When she took part in Sky Arts’ Landscape Painter of the Year in 2019 as a wild card, she found herself confronted by another Sussex landmark, Herstmonceux Castle, in conditions unfavourable to en pleine air painting. Her take on the castle was the largest canvas of the day, and saw her working the paint with a broom at one point. She may not have won the wild card placing in the show, but Herstmonceux Castle loved her painting so much they have put it on display. She hopes to enter the competition again later this year.
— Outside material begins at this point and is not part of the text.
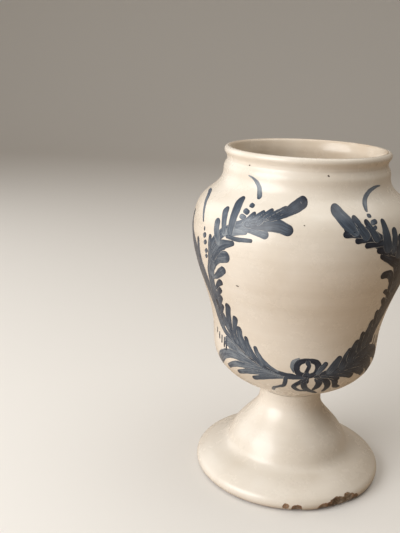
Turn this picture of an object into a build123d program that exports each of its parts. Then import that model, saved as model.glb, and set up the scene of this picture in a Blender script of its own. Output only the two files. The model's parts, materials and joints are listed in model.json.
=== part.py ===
from build123d import *
import os
from math import asin, cos, degrees, radians, sin, sqrt, tan

# A footed apothecary jar: a jar and a hollow pedestal foot, thrown apart, luted together
# with slip and tin glazed. Millimetres. The jar's axis is Z, and the table is z = 0.
# Sections are drawn as (radius, height) and turned about the axis.

# Pedestal foot, measured over its glaze: each spread is taken out from the point above, and
# each rise up from the point below
foot_spread = 11.5
foot_rim_round = 5.0
foot_rim_roll = 52.0
skirt_spread, skirt_rise = 10.8, 14.6
crease_spread, crease_rise = 2.0, 6.2
shelf_spread, shelf_rise = 3.4, 4.2
dome_spread, dome_rise = 13.2, 6.0
throat_spread, throat_rise = 2.8, 15.5
stem_radius, stem_rise = 21.8, 8.5
stem_length = 7.2

# Hollow of the foot, and the flat ring that it stands on
foot_wall = 6.5
foot_top = 7.0
ring_width = 8.5

# Luting slip: the bed between foot and jar, and the bead wiped into the corner outside
slip_bed = 0.8
slip_bead = 2.2

# Jar, measured over its glaze, with each rise taken from the point below, and the first
# from the top of the slip bed
underside_radius = 36.0
underside_slope = 27.0
heel_radius, heel_rise = 55.2, 26.5
band_radius, band_rise = 57.0, 16.5
flank_radius, flank_rise = 65.8, 34.6
shoulder_radius, shoulder_rise = 73.9, 33.4
crown_radius, crown_rise = 67.0, 24.0
collar_radius, collar_rise = 54.7, 14.8
neck_radius, neck_rise = 53.0, 6.7
rim_radius, rim_rise = 54.4, 10.5
rim_round = 2.5
rim_start = -38.0

# Inside of the jar
jar_wall = 6.0
floor_thickness = 9.0
mouth_radius = 48.0
mouth_depth = 15.0
lip_slope = 20.0

# Tin glaze, and the strip above the table that is wiped bare for firing
glaze = 0.5
bare_strip = 1.4

# Chips in the rim of the foot: scallops of one radius, with the depth of the bite, and the
# height and the azimuths from the front where they sit
chip_radius, chip_bite, chip_height, chip_azimuths = 7.0, 3.0, 3.4, (34.0, 41.5)
nick_radius, nick_bite, nick_height, nick_azimuths = 3.4, 1.2, 2.2, (8.5, 24.5, 28.5, 47.5)
speck_radius, speck_bite, speck_height, speck_azimuths = 1.9, 0.9, 4.0, (2.2,)
flaked_margin = 0.9


def stacked(base, *steps):
    """Points from steps of (radius, rise), each rise taken from the point below."""
    points = []
    for radius, rise in steps:
        base += rise
        points.append((radius, base))
    return points


throat_radius = stem_radius + throat_spread
dome_radius = throat_radius + dome_spread
shelf_radius = dome_radius + shelf_spread
crease_radius = shelf_radius + crease_spread
skirt_radius = crease_radius + skirt_spread
foot_radius = skirt_radius + foot_spread
foot_points = stacked(
    0,
    (skirt_radius, skirt_rise),
    (crease_radius, crease_rise),
    (shelf_radius, shelf_rise),
    (dome_radius, dome_rise),
    (throat_radius, throat_rise),
    (stem_radius, stem_rise),
)
foot_height = foot_points[-1][1] + stem_length
seam = foot_height + slip_bed
underside_rise = (underside_radius - stem_radius) * tan(radians(underside_slope))
belly_points = [(underside_radius, seam + underside_rise)] + stacked(
    seam,
    (heel_radius, heel_rise),
    (band_radius, band_rise),
    (flank_radius, flank_rise),
    (shoulder_radius, shoulder_rise),
    (crown_radius, crown_rise),
)
neck_points = stacked(belly_points[-1][1], (collar_radius, collar_rise), (neck_radius, neck_rise))
rim_height = neck_points[-1][1] + rim_rise
rim_centre = Vector(rim_radius - rim_round, rim_height - rim_round)
ring_edge = foot_radius - foot_rim_round


def heading(angle):
    """Unit vector at an angle above the radius."""
    return Vector(cos(radians(angle)), sin(radians(angle)))


def into_clay(along):
    """Unit vector into the clay from an outer surface that runs upwards along a vector."""
    return Vector(-along.Y, along.X)


def parallel(points, start, finish, depth):
    """Points and tangents of a smooth outer surface, moved into the clay by depth."""
    surface = Spline(*points, tangents=[start, finish])
    tangents = [surface.tangent_at(Vector(*point)) for point in points]
    moved = [Vector(*point) + into_clay(along) * depth for point, along in zip(points, tangents)]
    return moved, tangents


def smooth(points, tangents):
    return Spline(*points, tangents=tangents)


def enclosed(*path):
    """Face inside a closed path of lines and corner points, linked by straight runs."""
    lines = [step for step in path if not isinstance(step, Vector)]
    ends = [(step, step) if isinstance(step, Vector) else (step @ 0, step @ 1) for step in path]
    for (_, here), (there, _) in zip(ends, ends[1:] + ends[:1]):
        if (there - here).length > 1e-6:
            lines.append(Line(here, there))
    return make_face(lines)


def skin(surface, back):
    """Face between two parallel rows of lines, closed across both ends."""
    closing = [Line(surface[0] @ 0, back[0] @ 0), Line(surface[-1] @ 1, back[-1] @ 1)]
    return make_face(surface + back + closing)


def turned(section):
    return revolve(Plane.XZ * section, Axis.Z)


# Foot

def foot_surface(depth):
    """Points and tangents from the rounded rim over skirt, crease and dome to the stem."""
    roll_end = Vector(ring_edge, foot_rim_round) + heading(foot_rim_roll) * foot_rim_round
    return parallel([roll_end] + foot_points, heading(foot_rim_roll + 90), heading(90), depth)


def foot_roll(depth, start):
    return CenterArc((ring_edge, foot_rim_round), foot_rim_round - depth, start, foot_rim_roll - start)


def foot_clay_section():
    stem_top = Vector(stem_radius - glaze, foot_height)
    outside = [foot_roll(glaze, -90), smooth(*foot_surface(glaze)), stem_top]
    solid = enclosed(Vector(0, 0), Vector(ring_edge, 0), *outside, Vector(0, foot_height))
    points, tangents = foot_surface(foot_wall)
    inside = smooth(points[1:], tangents[1:])
    roof = foot_height - foot_top
    shaft_top = Vector(stem_radius - foot_wall, roof)
    ring_inner = Vector(ring_edge - ring_width, 0)
    return solid - enclosed(Vector(0, 0), ring_inner, inside, shaft_top, Vector(0, roof))


def foot_glaze_section():
    edge = degrees(asin(bare_strip / foot_rim_round - 1))
    rows = []
    for depth in (0, glaze):
        sweep = smooth(*foot_surface(depth))
        stem_line = Line(sweep @ 1, bead_arc(depth) @ 0)
        rows.append([foot_roll(depth, edge), sweep, stem_line])
    return skin(*rows)


# Seam

def seam_corner(depth):
    """Where the stem's line and the jar's underside meet, moved into the clay by depth."""
    along = depth * (sin(radians(underside_slope)) - 1) / cos(radians(underside_slope))
    start = Vector(stem_radius, seam) + into_clay(heading(underside_slope)) * depth
    return start + heading(underside_slope) * along


def bead_arc(depth):
    """Hollow round of the slip bead, from the stem to the jar's underside."""
    corner = seam_corner(depth)
    reach = (slip_bead + depth) / tan(radians((90 + underside_slope) / 2))
    return TangentArc(corner - Vector(0, reach), corner + heading(underside_slope) * reach, tangent=(0, 1))


def base_edge():
    """Outer edge of the jar's flat base, on top of the slip bed."""
    corner = seam_corner(glaze)
    return Vector(corner.X - (corner.Y - seam) / tan(radians(underside_slope)), seam)


def slip_section():
    stem_top = Vector(stem_radius - glaze, foot_height)
    return enclosed(Vector(0, foot_height), stem_top, bead_arc(glaze), base_edge(), Vector(0, seam))


# Jar

def wall_surface(depth):
    """Points and tangents from the underside up the jar's wall to the rounded rim."""
    rim_foot = rim_centre + heading(rim_start) * rim_round
    points = belly_points + neck_points + [rim_foot]
    return parallel(points, heading(underside_slope), heading(rim_start + 90), depth)


def rim_arc(depth, start, finish):
    return CenterArc(rim_centre, rim_round - depth, start, finish - start)


def inside_lines(depth):
    """Inside of the jar from the centre of its floor up to the lip, moved into the clay by depth."""
    points, tangents = wall_surface(jar_wall - depth)
    followed = len(belly_points)
    mouth = mouth_radius + depth
    mouth_foot = Vector(mouth, rim_height - mouth_depth)
    wall = smooth(points[:followed] + [mouth_foot], tangents[:followed] + [heading(90)])
    floor = seam + floor_thickness - depth
    floor_inset = (points[0].Y - floor) / tan(radians(underside_slope))
    floor_edge = Vector(points[0].X - floor_inset, floor)
    lip_end = rim_centre + heading(180 - lip_slope) * (rim_round - depth)
    mouth_top = Vector(mouth, lip_end.Y - (lip_end.X - mouth) / tan(radians(lip_slope)))
    return [
        Line((0, floor), floor_edge),
        Line(floor_edge, wall @ 0),
        wall,
        Line(wall @ 1, mouth_top),
        Line(mouth_top, lip_end),
    ]


def jar_clay_section():
    wall = smooth(*wall_surface(glaze))
    inside = inside_lines(glaze)
    base = [Line((0, seam), base_edge()), Line(base_edge(), wall @ 0), Line((0, seam), inside[0] @ 0)]
    return make_face(base + inside + [wall, rim_arc(glaze, rim_start, 180 - lip_slope)])


def jar_glaze_section():
    rows = []
    for depth in (0, glaze):
        bead = bead_arc(depth)
        wall = smooth(*wall_surface(depth))
        rows.append([bead, Line(bead @ 1, wall @ 0), wall, rim_arc(depth, rim_start, 90)])
    return skin(*rows)


def lining_section():
    rows = [inside_lines(depth) + [rim_arc(depth, 180 - lip_slope, 90)] for depth in (0, glaze)]
    return skin(*rows)


# Chips

def scallops(radius, bite, height, azimuths, margin):
    """Balls that bite into the rounded rim of the foot at a height, all round the azimuths."""
    surface = ring_edge + sqrt(foot_rim_round**2 - (height - foot_rim_round) ** 2)
    ball = Pos(0, -(surface + radius - bite), height) * Sphere(radius + margin)
    return [Rot(0, 0, azimuth) * ball for azimuth in azimuths]


def chipped(solid, margin):
    """A solid with the chips bitten out of its rim, larger by margin where the glaze flaked off."""
    chips = scallops(chip_radius, chip_bite, chip_height, chip_azimuths, margin)
    nicks = scallops(nick_radius, nick_bite, nick_height, nick_azimuths, margin)
    specks = scallops(speck_radius, speck_bite, speck_height, speck_azimuths, margin)
    return solid - (chips + nicks + specks)


pieces = {
    "jar_body": turned(jar_clay_section()),
    "pedestal_foot": chipped(turned(foot_clay_section()), 0),
    "slip_joint": turned(slip_section()),
    "outside_glaze": turned(jar_glaze_section()),
    "lining_glaze": turned(lining_section()),
    "foot_glaze": chipped(turned(foot_glaze_section()), flaked_margin),
}

os.makedirs("parts", exist_ok=True)
for name, piece in pieces.items():
    export_step(piece, f"parts/{name}.step")
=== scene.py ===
import json
from math import asin, cos, degrees, pi, radians, sin, sqrt

import bmesh
import bpy
import numpy as np
from mathutils import Matrix, Vector, noise
from mathutils.bvhtree import BVHTree

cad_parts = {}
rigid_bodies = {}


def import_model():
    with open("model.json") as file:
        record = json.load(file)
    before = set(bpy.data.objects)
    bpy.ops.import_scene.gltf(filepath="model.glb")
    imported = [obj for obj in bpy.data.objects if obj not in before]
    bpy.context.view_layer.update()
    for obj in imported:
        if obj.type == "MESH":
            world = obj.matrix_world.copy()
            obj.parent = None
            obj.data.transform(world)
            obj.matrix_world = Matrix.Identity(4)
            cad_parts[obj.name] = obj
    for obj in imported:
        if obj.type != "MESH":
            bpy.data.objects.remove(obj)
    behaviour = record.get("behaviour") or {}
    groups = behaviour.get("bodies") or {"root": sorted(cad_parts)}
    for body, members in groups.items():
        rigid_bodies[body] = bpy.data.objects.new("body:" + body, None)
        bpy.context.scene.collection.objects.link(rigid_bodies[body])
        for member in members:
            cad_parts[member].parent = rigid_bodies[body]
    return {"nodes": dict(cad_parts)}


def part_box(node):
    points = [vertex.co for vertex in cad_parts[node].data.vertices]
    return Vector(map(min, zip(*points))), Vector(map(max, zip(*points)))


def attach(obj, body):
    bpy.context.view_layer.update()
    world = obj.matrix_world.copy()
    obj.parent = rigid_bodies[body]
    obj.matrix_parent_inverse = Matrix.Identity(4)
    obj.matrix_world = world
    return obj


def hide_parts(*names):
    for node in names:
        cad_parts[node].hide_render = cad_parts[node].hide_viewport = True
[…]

Faye is taking part in the rescheduled Artists’ Open Houses in autumn, and will be part of the Cowshed Collective in September’s Lewes Artwave. Having studied sculpture she would love to get some of her sculpture ideas into real form. She is interested in revisiting part of her final year art school project, when she created a table football game with female footballers. “I’m a big football fan – I follow Watford – and it’s completely different from my contemporary landscape work. As an artist I draw, I paint, I take photographs, I have sculptural influences, I take from music and poetry. Everything influences the artist that you are.”